Shrug. I find the complete lack of political awareness at most of the tech companies I’ve worked at to be rather frustrating and I welcome an occasional thread on these topics in this venue.
It’s possible that many of your coworkers are more politically aware than they let on, and deliberately avoid talking about it in the workplace in order to avoid conflict with people who they need to work with in order to continue earning money.
All work is political. “Jesus take the wheel” for your impact on the world through your employment decisions is nihilistic.
Not trumpeting all your political views in the workplace does not mean completely ignoring political incentives for employment or other decisions. I’m not sure what made you think GP is advocating that.
Obviously “off-topic-ness” is subjective, but so far your prediction re: yelling back and forth hasn’t happened. Perhaps your mental model needs updating… maybe your colleagues are better equipped to discuss broad topics politely than you previously imagined?
Obviously “off-topic-ness” is subjective, but so far your prediction re: yelling back and forth hasn’t happened.
Probably because everyone on this site is good and right-thinking — or knows well enough to keep his head down and his mouth shut.
(Which has nothing to do with the truth of either side’s beliefs; regardless of truth, why cause trouble for no gain?)
To me, the people on this site definitely handle these discussions better. Hard to say how much better given that’s subjective. Let’s try for objective criteria: there’s less flame wars, more people sticking to the facts as they see them vs comments that re pure noise, and moderation techniques usually reduce the worst stuff without censorship of erasing civil dissenters. If those metrics are sound, then Lobsters community are objectively better at political discussions than many sites.
Here are some articles for your reading.
https://www.newscientist.com/round-up/worse-climate/
Some of those articles link to other articles. You can get pretty deep if you want.
These all seem to say one thing: climate change is going to be worse faster than some other prediction said. But that does not even remotely address your claim that “organized human life might not be possible by the end of the century and possibly sooner”. What on earth makes you think you know anything about what conditions humans need to organize?

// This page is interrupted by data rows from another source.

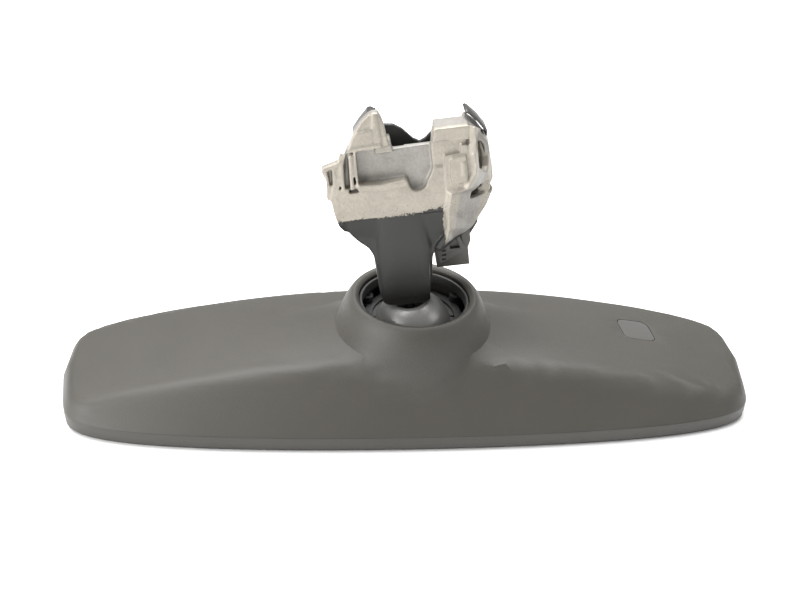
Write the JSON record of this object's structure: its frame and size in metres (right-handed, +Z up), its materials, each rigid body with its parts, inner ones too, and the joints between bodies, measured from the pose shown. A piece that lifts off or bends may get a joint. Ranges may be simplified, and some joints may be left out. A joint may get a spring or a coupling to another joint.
{
  "type": "interior rearview mirror",
  "caption": "Car interior rearview mirror, glass down: long matt housing, clamped ball joint and a die-cast arm whose foot snaps onto a windscreen bracket.",
  "frame": {"origin": "centre of the face of the bezel lip, on the surface that the mirror lies on", "axes": "+X along the head to the side of the sensor window, +Z up, away from the glass, -Y towards the sloping wall of the housing"},
  "size_m": [0.247, 0.074, 0.1086],
  "materials": {
    "housing_plastic": "matt, fine grain",
    "bezel_plastic": "matt, fine grain",
    "clear_glass": "polished",
    "seal_rubber": "satin",
    "mirror_coating": "silvered",
    "foam": "matt",
    "carrier_plastic": "matt",
    "screw_steel": "zinc plated",
    "board_laminate": "satin",
    "chip_plastic": "matt",
    "socket_plastic": "satin",
    "clear_plastic": "clear",
    "window_plastic": "glossy, tinted",
    "cast_zinc": "as cast",
    "ring_plastic": "matt",
    "loom_sheath": "satin",
    "cup_plastic": "satin",
    "ball_metal": "satin, machined",
    "painted_casting": "as cast, dark paint on the stem fading to bare metal",
    "cover_plastic": "satin",
    "connector_plastic": "satin",
    "pin_metal": "tinned",
    "clip_steel": "dark, oiled"
  },
  "bodies": {
    "head": {"rear_housing": "housing_plastic", "front_bezel": "bezel_plastic", "front_glass": "clear_glass", "cell_seal": "seal_rubber", "mirror_glass": "mirror_coating", "foam_pad": "foam", "glass_carrier": "carrier_plastic", "housing_screws": "screw_steel", "circuit_board": "board_laminate", "board_chips": "chip_plastic", "board_screws": "screw_steel", "board_socket": "socket_plastic", "ambient_sensor": "chip_plastic", "light_guide": "clear_plastic", "sensor_window": "window_plastic", "glare_sensor": "chip_plastic", "socket_base": "cast_zinc", "socket_screws": "screw_steel", "clamp_plate": "cast_zinc", "clamp_screws": "screw_steel", "spring_washers": "screw_steel", "collar_ring": "ring_plastic", "head_loom": "loom_sheath"},
    "cup": {"friction_cup": "cup_plastic"},
    "ball": {"pivot_ball": "ball_metal"},
    "arm": {"arm_casting": "painted_casting", "spigot_nut": "screw_steel", "rear_cover": "cover_plastic", "cover_screws": "screw_steel", "side_panel": "cover_plastic", "connector_shell": "connector_plastic", "connector_pins": "pin_metal", "arm_loom": "loom_sheath"},
    "clip_left": {"spring_clip_left": "clip_steel"},
    "clip_right": {"spring_clip_right": "clip_steel"}
  },
  "joints": [
    {"name": "head_nod", "type": "hinge", "parent": "head", "child": "cup", "pos_m": [0, 0, 0.025], "axis": [1, 0, 0], "range_deg": [-10, 10]},
    {"name": "head_tilt", "type": "hinge", "parent": "cup", "child": "ball", "pos_m": [0, 0, 0.025], "axis": [0, 1, 0], "range_deg": [-8, 12]},
    {"name": "arm_swivel", "type": "hinge", "parent": "ball", "child": "arm", "pos_m": [0, 0, 0.025], "axis": [-0.1219, 0, 0.9925], "range_deg": [-20, 20]},
    {"name": "clip_left_flex", "type": "hinge", "parent": "arm", "child": "clip_left", "pos_m": [-0.02186, 0, 0.09848], "axis": [0, 1, 0], "range_deg": [0, 5], "stiffness_Nm_per_rad": 2},
    {"name": "clip_right_flex", "type": "hinge", "parent": "arm", "child": "clip_right", "pos_m": [0.01886, 0.001, 0.09673], "axis": [0, -1, 0], "range_deg": [0, 5], "stiffness_Nm_per_rad": 2}
  ]
}
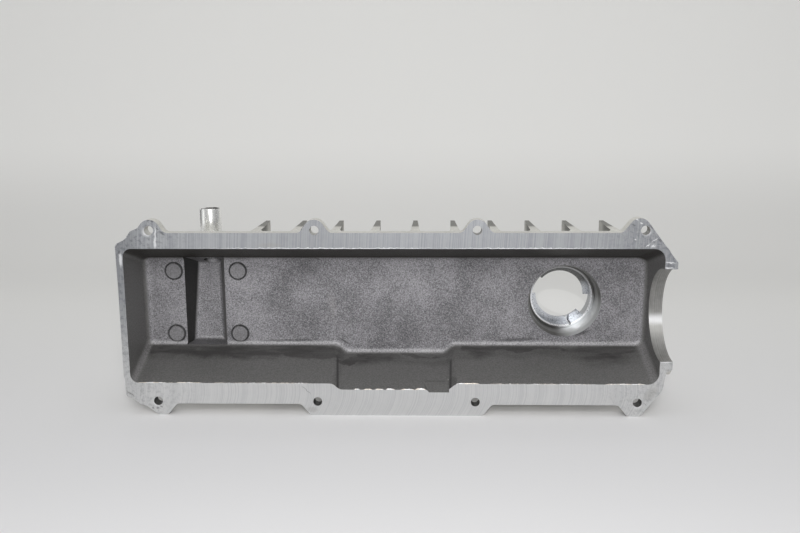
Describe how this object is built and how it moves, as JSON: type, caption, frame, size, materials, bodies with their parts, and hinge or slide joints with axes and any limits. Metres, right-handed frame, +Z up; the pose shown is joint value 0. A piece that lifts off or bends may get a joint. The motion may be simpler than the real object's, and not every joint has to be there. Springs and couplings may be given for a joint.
{
  "type": "engine valve cover",
  "caption": "Cast finned valve cover with gasket flange, oil filler neck with bayonet ring, and pressed-in breather tube.",
  "frame": {"origin": "middle of the eight-hole bolt pattern, on the gasket face", "axes": "X along the engine with the camshaft end at +X, -Y out of the gasket face, +Z up with the cover standing on its long side"},
  "size_m": [0.4238, 0.0765, 0.156],
  "materials": {
    "cast_aluminium": "as cast inside, milled gasket face",
    "tube_steel": "bright drawn and plated",
    "ring_steel": "bright rolled strip"
  },
  "bodies": {
    "root": {"cover_casting": "cast_aluminium", "breather_tube": "tube_steel", "filler_ring": "ring_steel"}
  },
  "joints": []
}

This is a good point. I guess my “evidence” would be past civilization collapse as a result of environmental destruction like what happened on Easter Island.
Global warming is important, but realistically we can’t address it until we have regained political stability (and significantly improved on the pre-Trump status quo). Goals for the next 10 years are:
If I can make impacts on longer term issues during that time, great, but it’s hard to think about right now.
So, essentially you’re saying that since Trump was elected we are collectively incapable of doing anything but running in circles shouting about imminent fascism? Any efforts to improve technology wrt. environmental impact cannot realistically be expected to succeed, because politics? Seems like a terrible, self-defeating attitude to me.
Global warming is not a technological problem insofar as you can’t just invent a widget to solve global warming. Even if your widget is something like “planetary scale air filter”, you will not be able to build or operate it without social/political backing. Also:
If I can make impacts on longer term issues during that time, great
It’s not a black and white issue, and it’s not going to be ‘solved’ by one major breakthrough. Their point is just that there’s no reason why the current political situation in the USA needs to bring everything to a halt. If you don’t have the time or headspace to deal with it right now, that’s absolutely okay (what matters is you’re aware of it)! Everyone’s circumstances are different, but collectively, we can’t afford to just put it on hold, and it doesn’t have to be at the expense of other important issues. If anything, I’d hope that it might have the power to bring people closer together (if a threat to humanity can’t do that, what can?).
Yes, you’re right that we can’t solve this problem with technical solutions. Other commenters notwithstanding..
What makes you think that? Climate change is in many ways a technical problem, how do you think we are going to solve it if not by adapting our technology?
Did mere technology or lobbying/sales decide what kinds of power plants will be all over many countries? Did technology itself create the disposable culture that adds to waste or did user demand? Is there a technological solution in sight for the methane emissions from cattle whose beef is in high demand? On other side, would we be storing endless amounts of data in these data centers appearing everywhere if technology didn’t make storage and computing so cheap? And is there a technological solution to avoiding them throwing that stuff away on a regular basis when customers want new stuff or manager want metrics to change? Is there a technological solution to getting people who neither care nor are legally required to care to stop doing damaging behaviors?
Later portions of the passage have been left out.